Single by Evanescence

from the album Fallen
- B-side: "Farther Away"
- Released: January 13, 2003
- Studio: Ocean (Burbank, California)
- Genre: Nu metal; rap rock; alternative rock; gothic metal;
- Length: 3:56
- Label: Wind-up
- Songwriters: Amy Lee; Ben Moody; David Hodges;
- Producer: Dave Fortman

Evanescence singles chronology
|  | "Bring Me to Life" (2003) | "Going Under" (2003) |

Music video
- "Bring Me to Life" on YouTube

= Bring Me to Life =

2003 song by Evanescence

"Bring Me to Life" is the debut single by American rock band Evanescence from their debut studio album, Fallen (2003). It was released by Wind-up as the album's lead single on January 13, 2003, following its inclusion in the soundtrack of the film Daredevil. The song was written by Amy Lee at age 19 about having been desensitized in an abusive relationship and realizing things she had been missing in life. Guitarist Ben Moody and David Hodges share songwriting credits on the song, which includes guest vocals from Paul McCoy of the band 12 Stones. Produced by Dave Fortman, "Bring Me to Life" is primarily a nu metal and rap rock song. The male vocals were forced by the label against Lee's wishes to market the song in the musical landscape of the time.

The song received a generally positive reception, with critics praising Lee's vocals and melody. One of Evanescence's most commercially successful songs, "Bring Me to Life" charted at number one in Australia, Chile, Colombia, Italy, Scotland, and the rest of the United Kingdom while receiving multi-platinum certifications in Australia, Italy, New Zealand, the United Kingdom, and the United States.

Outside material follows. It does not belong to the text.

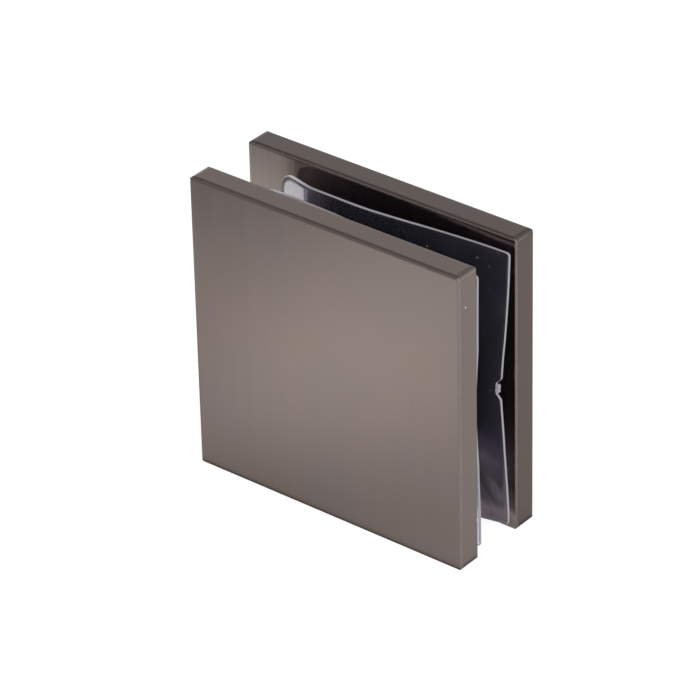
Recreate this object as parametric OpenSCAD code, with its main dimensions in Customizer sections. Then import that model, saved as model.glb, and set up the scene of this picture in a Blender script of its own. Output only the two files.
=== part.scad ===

It won the Grammy Award for Best Hard Rock Performance and was also nominated for Best Rock Song. Directed by Philipp Stölzl, the music video shows Lee singing and climbing on a skyscraper while having nightmares in her room. The song was re-worked and re-recorded on Evanescence's orchestral-electronic fourth studio album, Synthesis (2017).

== Composition and recording ==
Lee wrote "Bring Me to Life" at age 19, after a then-acquaintance (who later became her husband) asked her if she was happy; Lee was in an abusive relationship and in turmoil, and was shocked the person saw through her facade as she felt she "was completely outwardly acting normal". "I felt like he could just see straight into my soul. That inspired the whole song", she explained. The song is about "open-mindedness" and "waking up to all the things you've been missing for so long". After the moment that inspired her to write it, she "realized that for months I'd been numb, just going through the motions of life." In 2022, Lee noted that she was finding her voice lyrically while making the album, realizing "how the more honest I was, the more powerful I felt"; the song was "in a broader way about breaking free from something I knew I had the power to if I was brave enough", and represented "true desires, unspoken frustrations and fears, standing up to the bullshit around me [that] I was just on the cusp of being able to defeat". It expressed a "cry for help", while "Going Under", which she wrote after "Bring Me to Life", was the next stage of her "coming to the realization that I was going to stand up for myself and make a change." Moody and David Hodges share writing credits on the track. According to Josey Scott, the former singer for Saliva, he was originally going to perform the male vocals on song but dropped out due to scheduling conflicts.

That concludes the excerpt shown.